* start *
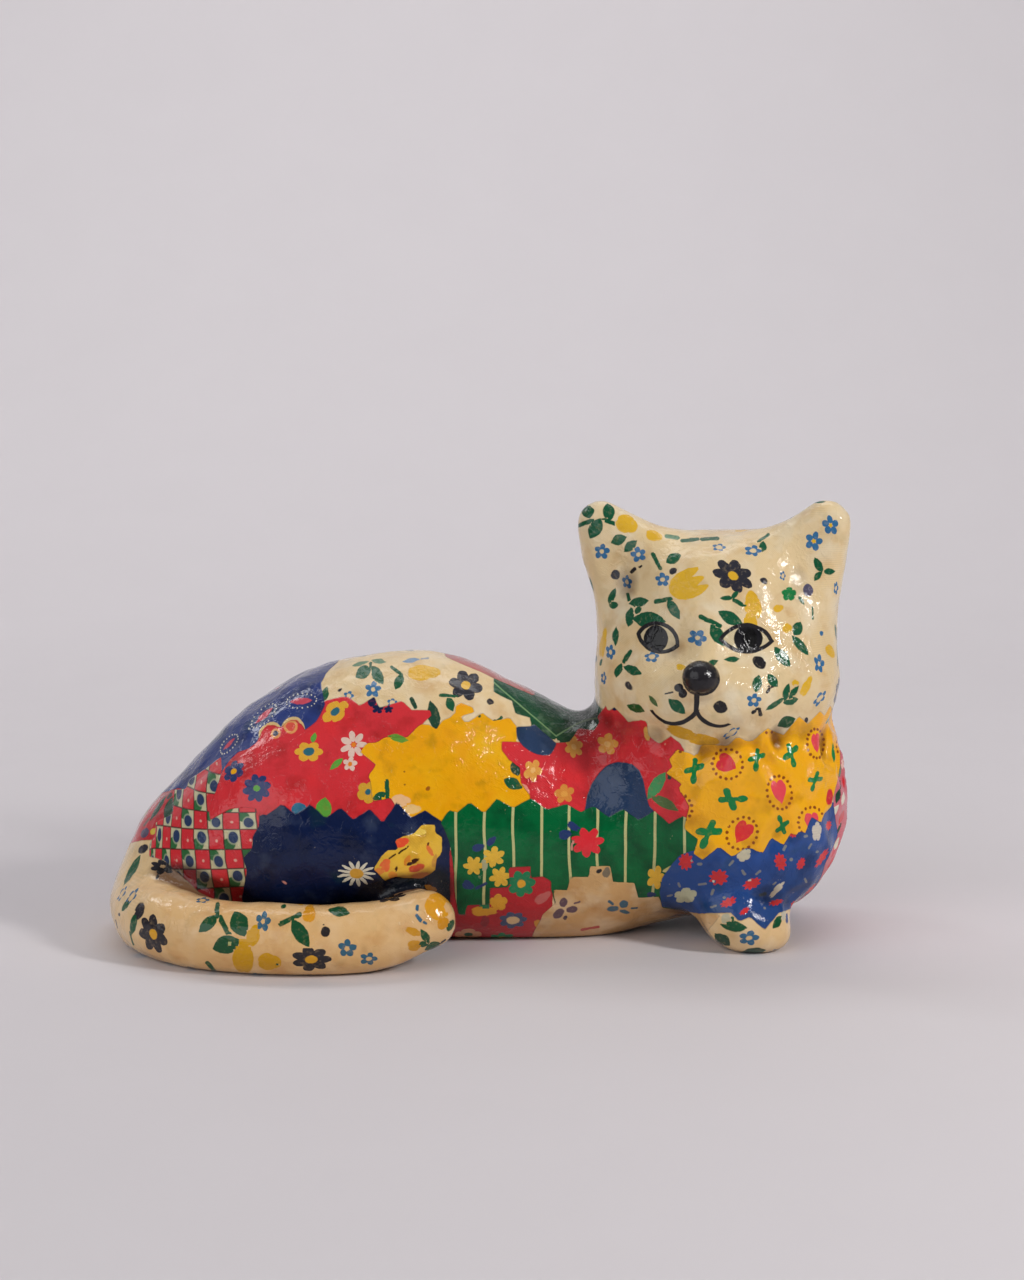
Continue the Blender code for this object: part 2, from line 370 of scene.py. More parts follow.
def head_depth(points):
    """How far points lie inside the head's edge, in mm, below zero outside it."""
    own = in_head(points)
    depth = own[:, 2] - CHEEK_HEIGHT
    for centre, radii in HEAD_BALLS:
        share = np.linalg.norm((own - np.array(centre)) / np.array(radii), axis=1)
        depth = np.maximum(depth, (1.0 - share) * min(radii))
    return depth / MM + HEAD_EDGE_MM


def smooth_route(route):
    """Places along a smooth curve through a route's places."""
    rows = np.array(route)
    rows = np.vstack((2 * rows[0] - rows[1], rows, 2 * rows[-1] - rows[-2]))
    made = []
    for a, b, c, d in zip(rows, rows[1:], rows[2:], rows[3:]):
        for t in np.arange(ROUTE_STEPS) / ROUTE_STEPS:
            bend = (2 * a - 5 * b + 4 * c - d) * t**2 + (3 * b - 3 * c + d - a) * t**3
            made.append(0.5 * (2 * b + (c - a) * t + bend))
    made.append(rows[-2])
    return made


def tail_depth(points):
    """How far points lie inside the tail's edge, in mm, below zero outside it."""
    route = smooth_route(TAIL_ROUTE)
    depth = np.full(len(points), -np.inf)
    for start, end in zip(route, route[1:]):
        along = end[:3] - start[:3]
        share = np.clip((points - start[:3]) @ along / (along @ along), 0.0, 1.0)
        gap = np.linalg.norm(points - start[:3] - share[:, None] * along, axis=1)
        radius = start[3] + share * (end[3] - start[3])
        depth = np.maximum(depth, radius - gap)
    return depth / MM + TAIL_EDGE_MM


def fine_mesh(cat):
    """A copy of the solid's skin in small even faces."""
    form = bmesh.new()
    form.from_mesh(cat.data)
    bmesh.ops.remove_doubles(form, verts=form.verts, dist=WELD_DISTANCE)
    copy = bpy.data.meshes.new("rough_skin")
    form.to_mesh(copy)
    form.free()
    rough = bpy.data.objects.new("rough_skin", copy)
    bpy.context.scene.collection.objects.link(rough)
    rounder = rough.modifiers.new("rounder", "SUBSURF")
    rounder.levels = 1
    remesh = rough.modifiers.new("even", "REMESH")
    remesh.mode = "VOXEL"
    remesh.voxel_size = SKIN_VOXEL
    mesh = bpy.data.meshes.new_from_object(rough.evaluated_get(bpy.context.evaluated_depsgraph_get()))
    bpy.data.objects.remove(rough)
    return mesh


def round_nose(skin):
    """Gives the nose back the crisp ball that smoothing has worn down."""
    own = in_head(skin.points)
    share = nose_share(own)
    ahead = own[:, 1] < NOSE_CENTRE[1] - MM
    near = (share < 1.0) | (ahead & (share < NOSE_PULL_REACH))
    stretch = 1.0 / np.maximum(share[near], 1e-3) - 1.0
    push = (own[near] - NOSE_CENTRE) * stretch[:, None] * NOSE_ROUNDING
    skin.points[near] += push @ np.array(head_axes())[:3, :3].T


def lumpy(place, size, seed):
    return noise.noise(Vector(place) / size + Vector((seed, 0.0, -seed)))


def chest_share(points):
    """How strong the chest's folds are at each point: 0 off the chest, 1 in its middle."""
    past_belly = fade(points[:, 0], CHEST_START, CHEST_START_FADE)
    below_head = fade(points[:, 2], CHEST_TOP, -CHEST_TOP_FADE)
    above_paws = fade(points[:, 2], CHEST_FOOT, CHEST_FOOT_FADE, CHEST_FOOT_LEAST)
    return past_belly * below_head * above_paws


def add_lumps(skin):
    """The uneven surface of pulp and of paper laid on it by hand, with more folds on the chest."""
    normal = skin.normals()
    chest = chest_share(skin.points)
    height = np.empty(len(skin.points))
    for index, place in enumerate(skin.points):
        lump = LUMP_HEIGHT_MM * lumpy(place, LUMP_SIZE, LUMP_SEED)
        ripple = RIPPLE_HEIGHT_MM * lumpy(place, RIPPLE_SIZE, RIPPLE_SEED)
        fold = 1.0 - 2.0 * abs(lumpy(place * FOLD_STRETCH, FOLD_SIZE, FOLD_SEED))
        height[index] = lump + ripple + FOLD_HEIGHT_MM * chest[index] * (fold - FOLD_LEVEL)
    from_nose = (nose_share(in_head(skin.points)) - 1.0) * NOSE_RADII[0]
    calm = fade(from_nose, 0.0, CALM_REACH) * fade(skin.points[:, 2], 0.0, CALM_REACH)
    skin.points += normal * (height * calm * MM)[:, None]


def store_hollows(skin):
    """Crease depth in mm, more beside the tail and underneath: where dirt and painted shade darken the skin.
    """
    smoothed = skin.points
    for _ in range(HOLLOW_PASSES):
        smoothed = skin.average(smoothed)
    hollow = ((smoothed - skin.points) * skin.smooth_normal).sum(axis=1) / MM
    # Faces turned down near the floor and the body beside the tail get more: painted shade and dirt
    under = fade(-skin.smooth_normal[:, 2], UNDER_SLOPE, 1.0)
    under *= fade(skin.points[:, 2], UNDER_TOP, -UNDER_FADE)
    beside_tail = np.clip(1.0 + skin.tail_depth / CREASE_REACH_MM, 0.0, 1.0)
    beside_tail *= skin.tail_depth < CREASE_DEPTH_MM
    beside_tail *= fade(skin.points[:, 0], CREASE_START, CREASE_FADE)
    new_layer(skin.mesh, "hollow", "POINT", hollow + (UNDER_SHADE_AND_DIRT * under + CREASE_SHADE_AND_DIRT * beside_tail))


def make_skin(cat):
    skin = Skin(fine_mesh(cat))
    skin.relax(SKIN_RELAX_PASSES)
    round_nose(skin)
    skin.store()
    add_lumps(skin)
    skin.relax(1)
    skin.survey()
    store_hollows(skin)
    return skin


# What a print looks like: its shape, how many lobes or dots it has, how deep the lobes are or how big the
# dots, half its length and half its width in mm, the middle, and its two colours. The middle is the size in
# mm of a spot in the second colour, or, below nought, how far outside the print a ring of dots runs.
Print = namedtuple("Print", "shape lobes depth long wide middle ink core")
PETALS, BLOT, STAR, LEAF, HEART, TULIP, BAR, SPRIG = range(1, 9)
PRINT_MM_PER_PIXEL = 0.39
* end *
Please reproduce exactly the lines above, beginning with the first and ending with the line that contains "return depth / MM + HEAD_EDGE_MM", and include nothing outside that range.

EXPECTED ANSWER >>
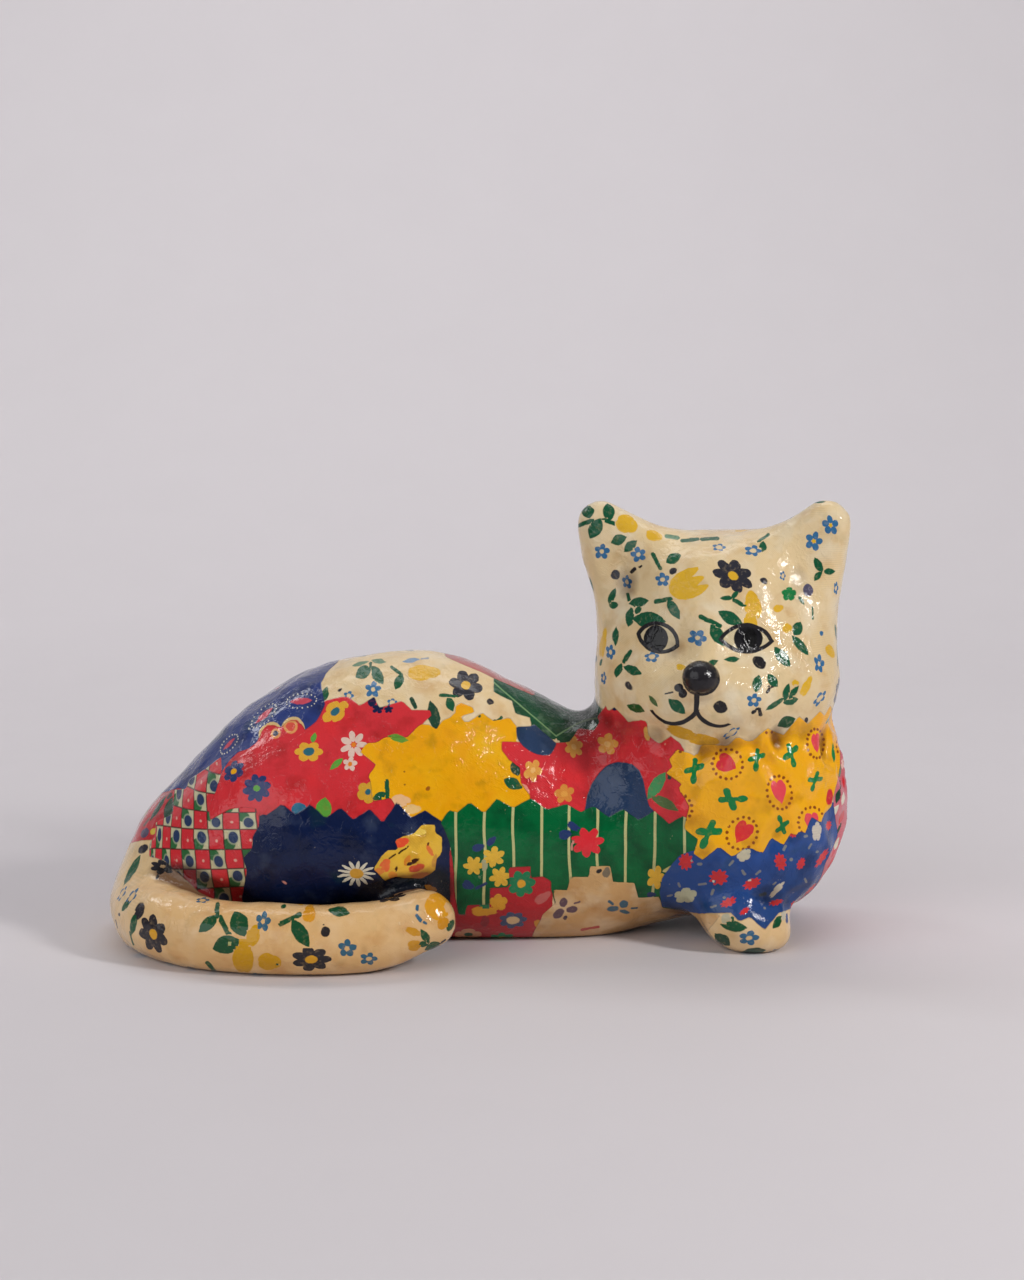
Continue the Blender code for this object: part 2, from line 370 of scene.py. More parts follow.
def head_depth(points):
    """How far points lie inside the head's edge, in mm, below zero outside it."""
    own = in_head(points)
    depth = own[:, 2] - CHEEK_HEIGHT
    for centre, radii in HEAD_BALLS:
        share = np.linalg.norm((own - np.array(centre)) / np.array(radii), axis=1)
        depth = np.maximum(depth, (1.0 - share) * min(radii))
    return depth / MM + HEAD_EDGE_MM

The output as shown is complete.